The move angers the assembled sadhus and karsevaks. The sadhus abuse the VHP and the mahant - 'Is this why you asked us to assemble here? Is this why you put the people of Ayodhya through so much hardship?' they demand. The karsevaks raise angry slogans accusing the VHP of a sell-out. A housewife makes an angry speech accusing the VHP of corruption and of toying with people's sentiments, and the crowd that had gathered at the behest of the VHP cheers her on. VHP International President Ashok Singhal is reduced to asking the security personnel to clear the akhara premises, to protect him from his followers. He is also forced to ask for the summary ejection of the media. After all, which leader wants prime time viewers to see video footage of himself being abused by his own followers?
We have all been to places where local taxi drivers or relatives we are visiting to point out places where "Hanumanji rested" or "Pandavs came visiting". When travelling in Mathura, locals would point to a stone and tell that this is where Krishna sat and played the flute, that this little patch of greenery and jacaranda trees is where Radha danced in ecstasy to the divine music.
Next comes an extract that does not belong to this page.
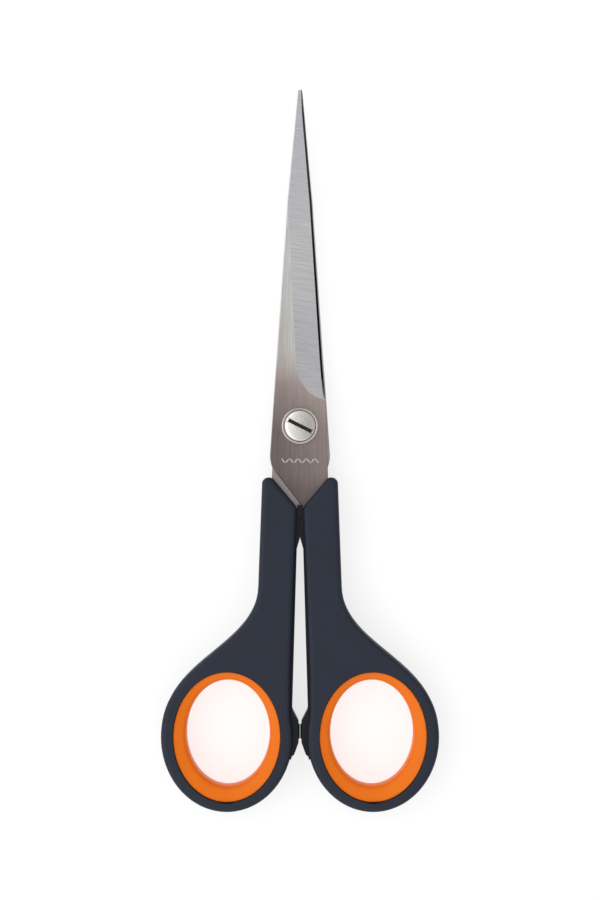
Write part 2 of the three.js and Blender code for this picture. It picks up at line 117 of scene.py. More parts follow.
def arc(centre: Point, radii: Point, start: float, end: float, steps: int) -> Outline:
    """Points on an ellipse.

    Args:
        centre: middle of the ellipse.
        radii: half width and half length.
        start: first angle in degrees.
        end: last angle in degrees.
        steps: number of chords.

    Returns:
        The points, both ends among them.
    """
    angles = [math.radians(start + (end - start) * i / steps) for i in range(steps + 1)]
    return [
        (centre[0] + radii[0] * math.cos(a), centre[1] + radii[1] * math.sin(a)) for a in angles]


def bezier(controls: Outline, steps: int) -> Outline:
    """Points on a Bezier curve of any degree.

    Args:
        controls: control points.
        steps: number of chords.

    Returns:
        The points, both ends among them.
    """
    result = []
    for i in range(steps + 1):
        level = [Vector(p) for p in controls]
        while len(level) > 1:
            level = [a.lerp(b, i / steps) for a, b in zip(level, level[1:])]
        result.append((level[0].x, level[0].y))
    return result


def area(outline: Outline) -> float:
    """Signed area, positive if the outline runs anticlockwise."""
    pairs = zip(outline, outline[1:] + outline[:1])
    return sum(a[0] * b[1] - b[0] * a[1] for a, b in pairs) / 2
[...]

Do you ask for proof? No body does. Hinduism is full of such articles of faith.
The Supreme Court recognized this fact when it sensibly refused to entertain the then government's request that the apex court determine whether Ram was in fact born in Janambhoomi. So let's take that for granted and not waste the court's time raising the question and then producing truckloads of documents purportedly proving it.
One has to clearly understand that the verdict of the court is of interest to the parties involved and not any religious communities. The turmoil and unrest, if any, is for the benefit of political parties.